Education
- Ph.D. in Integrative Biology from University of Colorado Denver
- MS in STEM Education from Western Governor's University
- BS in Biology/Chemistry from University of Utah
Courses taught
- BIOS 1000 Animal Diversity
- BIOS 1710 Biological Sciences II: Ecology, Evolution, Animal Body Systems
Bio
“Did you know the coastline of England is infinite depending on the scale of measurement?”
I once tried to use that as a pickup line in high school, which tells you what you need to know about me. I grew up in a town just north of Salt Lake City where I wasn’t sure what I wanted to do beyond understanding things and explaining what I understood to others. In pursuit of this impulse, I’ve taught at aviaries and Nerd Nites, public schools and universities, and whether one wants to call it a calling or a compulsion it’s just what I do. Now I find myself at Ohio University doing what I love, and I couldn’t be happier.

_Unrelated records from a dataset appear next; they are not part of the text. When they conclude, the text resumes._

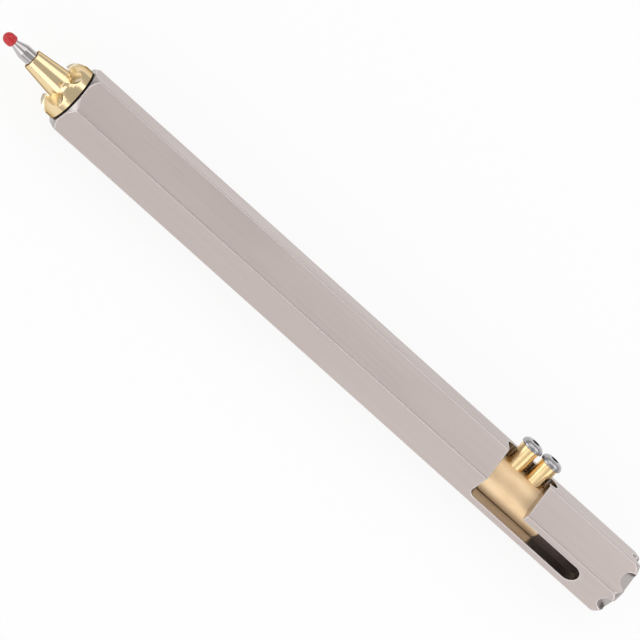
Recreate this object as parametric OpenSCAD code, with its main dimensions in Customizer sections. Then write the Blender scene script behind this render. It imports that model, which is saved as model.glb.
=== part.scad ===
// Bolt action ballpoint pen: hexagonal steel barrel, brass nose and bolt.
// The pen lies along X with its writing tip toward -X, on one flat of the
// hexagon at z = 0, with the bolt's window upward. The origin is the middle
// of that flat. Inside the modules x is measured from the barrel's front face
// and the pen's axis is the X axis. The bolt stands just forward of its lock,
// free to slide and to turn.

/* [Barrel] */
// diameter of the bore that the bolt slides in
bore_diameter = 7.3; // [6.1:0.1:8.7]
// wall between the bore and the flats of the hexagonal bar
bar_wall = 1.45; // [1.2:0.05:2]
// radius on the bar's six long edges
edge_radius = 0.35; // [0.1:0.05:0.8]
// turned chamfer at the front, measured inward from the bar's corners
front_chamfer = 0.72; // [0.5:0.02:1.1]
// length of that chamfer at the bar's corners
front_run = 0.94; // [0.5:0.02:1.5]
// turned rounding at the rear, measured inward from the bar's corners
rear_rise = 1.19; // [0.6:0.01:1.4]
// length of the turned rounding at the rear
rear_rounding = 2.0; // [1:0.1:3]
// thickness of the closed rear end
end_wall = 2.0; // [1.6:0.1:3]
// free length behind the bolt when it is fully drawn back
end_gap = 0.55; // [0.2:0.05:2]

/* [Rear scallops] */
// radius of the scallop milled in each flat at the rear end
scallop_radius = 1.55; // [1:0.05:1.9]
// depth of each scallop below its flat
scallop_depth = 0.9; // [0.5:0.1:1.1]
// distance of the scallops' centres from the rear face
scallop_inset = 0.25; // [0:0.05:0.6]

/* [Bolt track] */
// room between the front peg and the window's front wall
push_room = 1.42; // [1:0.02:3]
// radius of the window's front corners
window_corner = 1.2; // [0.6:0.1:1.5]
// how far the rear peg's axis goes behind the window's rear wall to lock
lock_depth = 0.05; // [0:0.05:0.6]
// room between the rear peg and the window's rear wall as the bolt turns
turn_room = 0.03; // [0.02:0.01:0.3]
// travel of the bolt from its lock to the rear end of the retracting slot
retract_travel = 11.2; // [9:0.1:14]
// play on each side of a peg in its slot
peg_play = 0.07; // [0.04:0.01:0.15]

/* [Bolt] */
// play between the bolt and the bore, on the radius
bolt_play = 0.15; // [0.05:0.01:0.2]
// length of the bolt ahead of the front peg's axis
bolt_front = 4.25; // [3.5:0.05:8]
// length of the bolt behind the rear peg's axis
bolt_rear = 5.8; // [4.8:0.1:8]
// chamfer on the bolt's ends
bolt_chamfer = 0.3; // [0.1:0.1:0.6]
// diameter of the round seat milled under each peg
seat_diameter = 5.8; // [4.8:0.1:7]
// depth of that seat below the bolt's round side
seat_depth = 0.37; // [0.3:0.01:0.5]

/* [Pegs] */
// outer diameter of a peg's sleeve
sleeve_diameter = 3.2; // [2.7:0.1:3.8]
// length of a peg's sleeve
sleeve_length = 3.8; // [3:0.05:4.6]
// least gap between the two pegs
peg_gap = 0.2; // [0.1:0.05:0.6]
// thread diameter of the screws
screw_diameter = 2.0; // [1.6:0.1:2.4]
// length of the screws under the head
screw_length = 6.0; // [5:0.5:6]
// play of a screw in its sleeve
screw_play = 0.06; // [0.03:0.01:0.1]
// diameter of a screw's button head
head_diameter = 3.8; // [3.2:0.1:4.6]
// height of a screw's button head
head_height = 1.05; // [0.9:0.05:1.3]
// height of the cylindrical edge of the head
head_edge = 0.2; // [0.15:0.05:0.3]
// diameter of the flat top of the head, round the socket
head_top = 1.8; // [1.6:0.1:2]
// across flats of the hexagon socket
socket_flats = 1.3; // [1.1:0.1:1.5]
// depth of the hexagon socket
socket_depth = 0.6; // [0.4:0.1:0.7]

/* [Nose] */
// distance from the barrel to the nose's front rim
nose_reach = 8.35; // [7.5:0.05:10]
// wall of the nose at its front rim
rim_wall = 0.37; // [0.3:0.01:0.6]
// growth of the nose's cone from the rim to the crown, on the radius
cone_rise = 0.7; // [0.5:0.05:0.9]
// how far the crown's side stands in from the barrel's flats
crown_step = 0.48; // [0.3:0.02:0.5]
// length of the crown
crown_length = 3.1; // [2.6:0.05:3.7]
// length of the crown's rounded front
crown_dome = 2.1; // [1.5:0.1:2.5]
// width of the crown's rounded front
crown_rounding = 1.62; // [1.3:0.02:1.9]
// radius of the six grooves across the crown's front
groove_radius = 1.5; // [1:0.05:1.75]
// lean of the grooves, deeper at the crown's side than at the cone
crown_lean = 16; // [0:1:25]
// distance of the grooves' axes behind the crown's front, at its side
groove_inset = 0.4; // [0:0.05:0.6]
// angle from a groove to the middle of the barrel's nearest edge
crown_angle = 15; // [0:1:59]
// depth of the thread in the bore's mouth that holds the nose
thread_depth = 0.35; // [0.3:0.01:0.42]
// length of that thread
thread_length = 6.0; // [5:0.1:7.2]
// running play of the thread and of the tip in the nose
nose_play = 0.04; // [0.02:0.01:0.08]
// thickness of the washer between the crown and the barrel
washer_thickness = 0.2; // [0.2:0.02:0.5]
// how far the washer's edge stands in from the crown's side
washer_step = 0.07; // [0:0.01:0.12]

/* [Refill] */
// length of the refill
refill_length = 98.1; // [81:0.1:118]
// how far the refill stands out of the nose
tip_out = 5.05; // [4.2:0.05:6.1]
// diameter of the writing ball
ball_diameter = 0.7; // [0.5:0.1:0.9]
// diameter of the metal tip
tip_diameter = 2.4; // [2:0.05:2.9]
// length of the metal tip to its shoulder
tip_length = 14.4; // [12:0.1:17]
// length of the tip's whole cone
cone_length = 3.3; // [2.7:0.1:4]
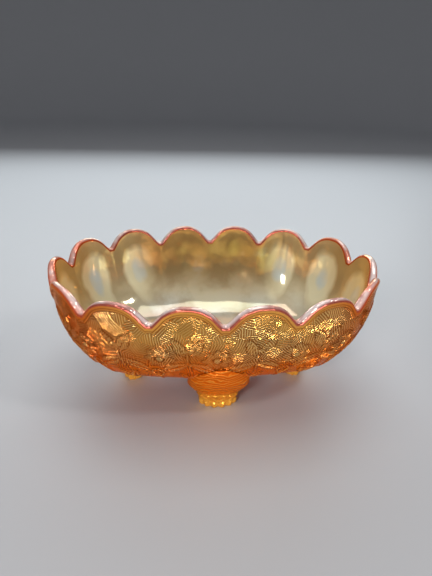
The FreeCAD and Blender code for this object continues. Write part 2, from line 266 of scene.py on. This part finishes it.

Beyond this, I must say I also love my ants. They’re what I earned my Ph.D. in and to my mind they represent the issues of biology writ large. They exemplify the tension between parts and wholes, between cooperation and competition, and between robustness and efficiency of behavior. And, at the heart of it all, they are paragons of self-organization, that principle which undergirds all living things and sets them apart from the rest of the cosmos. I don’t think it’s an accident that myrmecologists often end up speculating about life at large. Once you start seeing them as superorganisms, it all falls into place.